Alms Beside the Machine
Some city dramas are measured in the width of a shadow and the crinkle of cardboard. She comes each day, arranging herself with care beneath the watchful lens of withdrawal and deposit. Her story is not in the asking, but in the slow accumulation of glances that do not linger. The ATM, flush with transactions, dispenses promises above her; she deals only in the currency of hope and habit. Rain or heat, she waits—eyes trained on the motion of shoes, never on faces. For a moment, the city’s great machinery stutters, and what is given or withheld becomes a question for both giver and receiver. Here, the granite holds stories that notes and coins can never fully tell.
Dance and Bicycle, Raval
The ancient lanes of the Raval turn city life into unscripted theater. Here, a boy careers down the narrow gutter, his wheels hungry for speed and freedom. A woman steps into his momentum, arm lifted in a flourish—half flamenco, half warning—her body a question the bike must answer in passing. Their brief encounter makes choreography from caution and exuberance, improvising a duet of daily hazards and everyday bravado. For a heartbeat, they dance—not to music, but to the eternal refrain of movement and meeting, retreat and advance, laughter and caution, spun from the cobbles themselves.
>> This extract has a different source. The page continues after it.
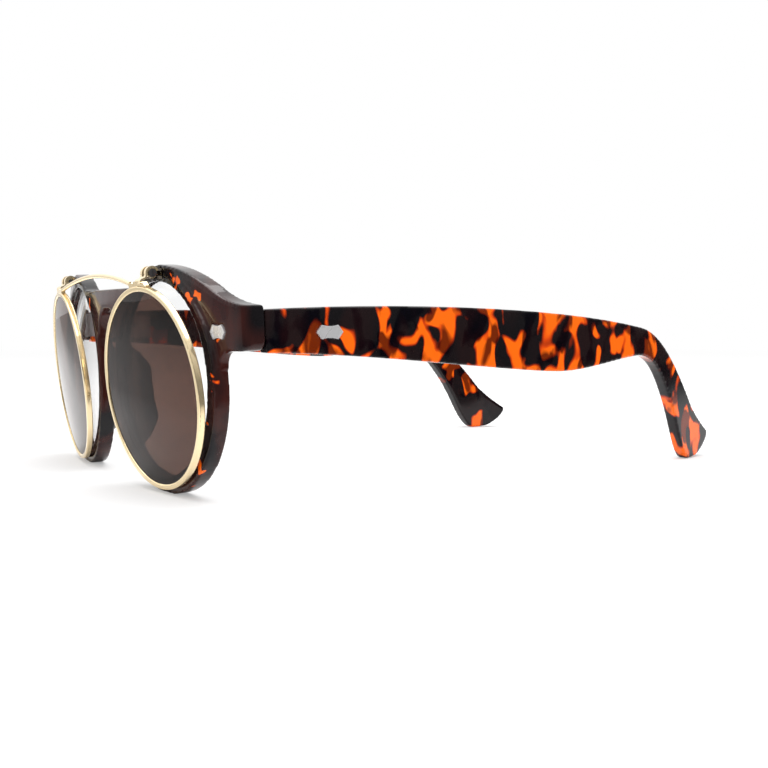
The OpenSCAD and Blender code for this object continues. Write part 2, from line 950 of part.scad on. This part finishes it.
front_frame();
clear_lens(1);  // clear_lens_left
clear_lens(-1);  // clear_lens_right
plaque_front(1);  // plaque_front_left
plaque_front(-1);  // plaque_front_right
flip_bracket(1);  // flip_bracket_left
flip_bracket(-1);  // flip_bracket_right
bracket_rivet(1, -rivet_x);  // rivet_inner_left
bracket_rivet(-1, -rivet_x);  // rivet_inner_right
bracket_rivet(1, rivet_x);  // rivet_outer_left
bracket_rivet(-1, rivet_x);  // rivet_outer_right
leaf_front(1);  // leaf_front_left
leaf_front(-1);  // leaf_front_right
hinge_screw(1);  // hinge_screw_left
hinge_screw(-1);  // hinge_screw_right
flip_rim(1);  // flip_rim_left
flip_rim(-1);  // flip_rim_right
tinted_lens(1);  // tinted_lens_left
tinted_lens(-1);  // tinted_lens_right
flip_arm(1);  // flip_arm_left
flip_arm(-1);  // flip_arm_right
flip_screw(1);  // flip_screw_left
flip_screw(-1);  // flip_screw_right
brow_bar();
temple(1);  // temple_left
temple(-1);  // temple_right
temple_core(1);  // temple_core_left
temple_core(-1);  // temple_core_right
plaque_temple(1);  // plaque_temple_left
plaque_temple(-1);  // plaque_temple_right
leaf_temple(1);  // leaf_temple_left
leaf_temple(-1);  // leaf_temple_right
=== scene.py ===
# %% [markdown]
# # Flip up sunglasses
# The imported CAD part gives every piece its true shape, size and joint. This lesson gives
# those pieces their looks: mottled plastic, pale gold, silver and two kinds of lens.
# We start by loading the part, which stays where it is from here on.

# %% Load the part
import math

import bpy
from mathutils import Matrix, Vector

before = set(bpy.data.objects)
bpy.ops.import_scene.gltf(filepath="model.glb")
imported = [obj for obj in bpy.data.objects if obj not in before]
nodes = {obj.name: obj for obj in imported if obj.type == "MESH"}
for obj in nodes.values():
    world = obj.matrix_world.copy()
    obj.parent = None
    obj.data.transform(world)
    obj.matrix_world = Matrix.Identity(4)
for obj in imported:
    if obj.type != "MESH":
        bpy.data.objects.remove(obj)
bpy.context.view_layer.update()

# %% [markdown]
# The camera comes first, because everything after it is judged through it. It was worked
# out from the photograph by matching the round rims, the temples and the points on the
# table, which gives its place, its turn and a lens of about 50 mm.

# %% Camera
AZIMUTH, DOWN = math.radians(58.29), math.radians(3.54)
CAMERA_AT = Vector((0.2731, -0.16578, 0.0413))
SENSOR_WIDTH_MM, LENS_MM = 36, 49.875
NEAREST, FARTHEST = 0.01, 20


def add_camera():
    data = bpy.data.cameras.new("camera")
    data.sensor_width, data.lens = SENSOR_WIDTH_MM, LENS_MM
    data.clip_start, data.clip_end = NEAREST, FARTHEST
    level = math.cos(DOWN)
    look = Vector((-math.sin(AZIMUTH) * level, math.cos(AZIMUTH) * level, -math.sin(DOWN)))
    camera = bpy.data.objects.new("camera", data)
    camera.location = CAMERA_AT
    camera.rotation_mode = "QUATERNION"
    camera.rotation_quaternion = look.to_track_quat("-Z", "Y")
    bpy.context.scene.collection.objects.link(camera)
    bpy.context.scene.camera = camera
    return camera


camera = add_camera()
print("camera at", [round(v, 4) for v in camera.location])

# %% [markdown]
# A material in Blender is a tree of nodes. Building one by hand in code takes many lines,
# so a few short helpers keep what follows readable. The first adds a node and fills its
# inputs, with a plain value or with a wire from another node. The others are the nodes
# that we use most: a sum, a sum of vectors, a change of range and a mix of two colours.

# %% Helpers for nodes
def put(tree, kind, values=None, **settings):
    node = tree.nodes.new(kind)
    for name, value in settings.items():
        setattr(node, name, value)
    for name, value in (values or {}).items():
        socket = node.inputs[name]
        if isinstance(value, bpy.types.NodeSocket):
            tree.links.new(value, socket)
        else:
            socket.default_value = value
    return node


def reckon(tree, how, a, b, clamp=False):
    return put(tree, "ShaderNodeMath", {0: a, 1: b}, operation=how, use_clamp=clamp).outputs[0]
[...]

Plaza ST Jaume Scene, City Protest

There are times when the city’s real heart beats outside official speeches—where a single gesture, held and repeated, can crack open the day. Here, in the plaza’s spectacle, she claims a square not just for herself but for every unspoken wish and unheard demand. People gather behind with slogans and rules, cameras press in, yet her body speaks a different dialect, equal parts playfulness and insistence. The crowd ripples with attention, drifting toward her orbit. The air buzzes—demonstration, declaration, and delight—her performance an act of challenge, an invitation, and perhaps a small revolution spun from stitches and stance.